Every line of the material below should be repeated exactly.
— START RECORDED INFORMATION —
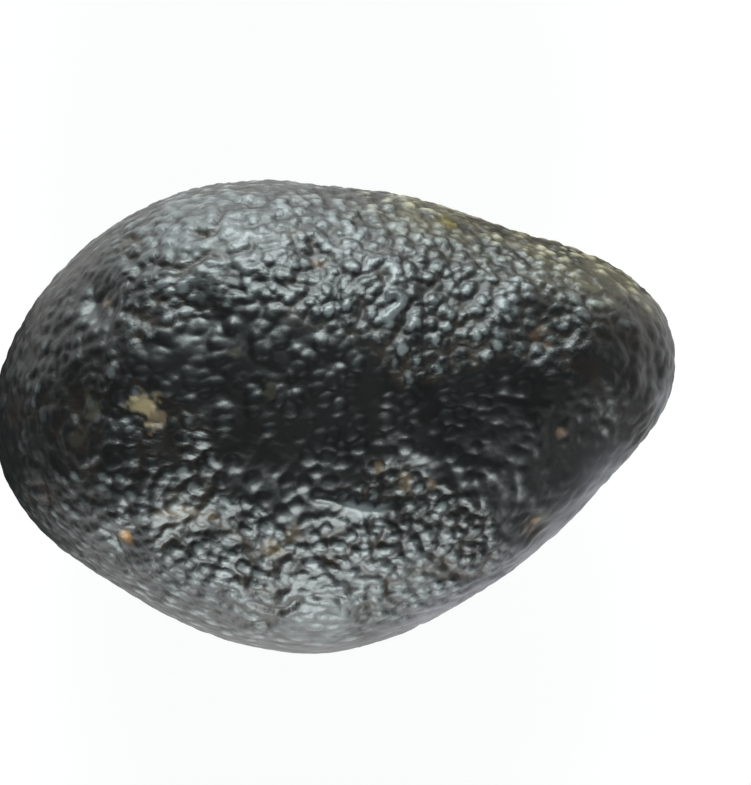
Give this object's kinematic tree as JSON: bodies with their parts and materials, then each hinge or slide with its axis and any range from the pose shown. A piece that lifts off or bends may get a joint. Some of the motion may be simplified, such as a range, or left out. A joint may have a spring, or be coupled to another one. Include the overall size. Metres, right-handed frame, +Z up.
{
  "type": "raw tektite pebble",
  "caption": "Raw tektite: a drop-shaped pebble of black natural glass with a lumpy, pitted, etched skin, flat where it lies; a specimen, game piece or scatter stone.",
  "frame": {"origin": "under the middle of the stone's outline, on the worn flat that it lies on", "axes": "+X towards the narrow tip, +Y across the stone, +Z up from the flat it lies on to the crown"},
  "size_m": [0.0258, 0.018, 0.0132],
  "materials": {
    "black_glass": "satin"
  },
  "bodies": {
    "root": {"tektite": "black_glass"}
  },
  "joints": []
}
— END RECORDED INFORMATION —
- _ANSWER FOR THE TASK_
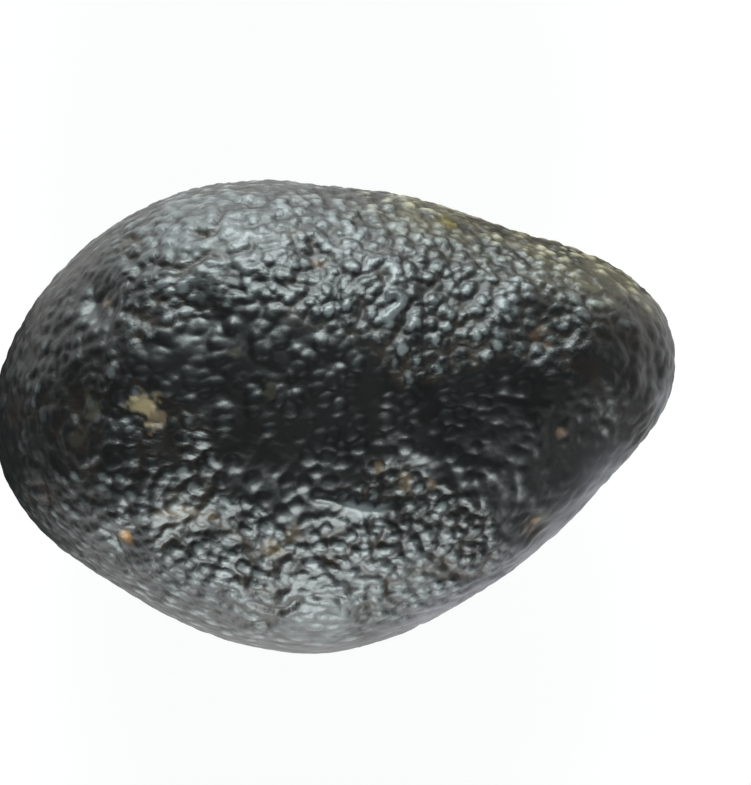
Give this object's kinematic tree as JSON: bodies with their parts and materials, then each hinge or slide with its axis and any range from the pose shown. A piece that lifts off or bends may get a joint. Some of the motion may be simplified, such as a range, or left out. A joint may have a spring, or be coupled to another one. Include the overall size. Metres, right-handed frame, +Z up.
{
  "type": "raw tektite pebble",
  "caption": "Raw tektite: a drop-shaped pebble of black natural glass with a lumpy, pitted, etched skin, flat where it lies; a specimen, game piece or scatter stone.",
  "frame": {"origin": "under the middle of the stone's outline, on the worn flat that it lies on", "axes": "+X towards the narrow tip, +Y across the stone, +Z up from the flat it lies on to the crown"},
  "size_m": [0.0258, 0.018, 0.0132],
  "materials": {
    "black_glass": "satin"
  },
  "bodies": {
    "root": {"tektite": "black_glass"}
  },
  "joints": []
}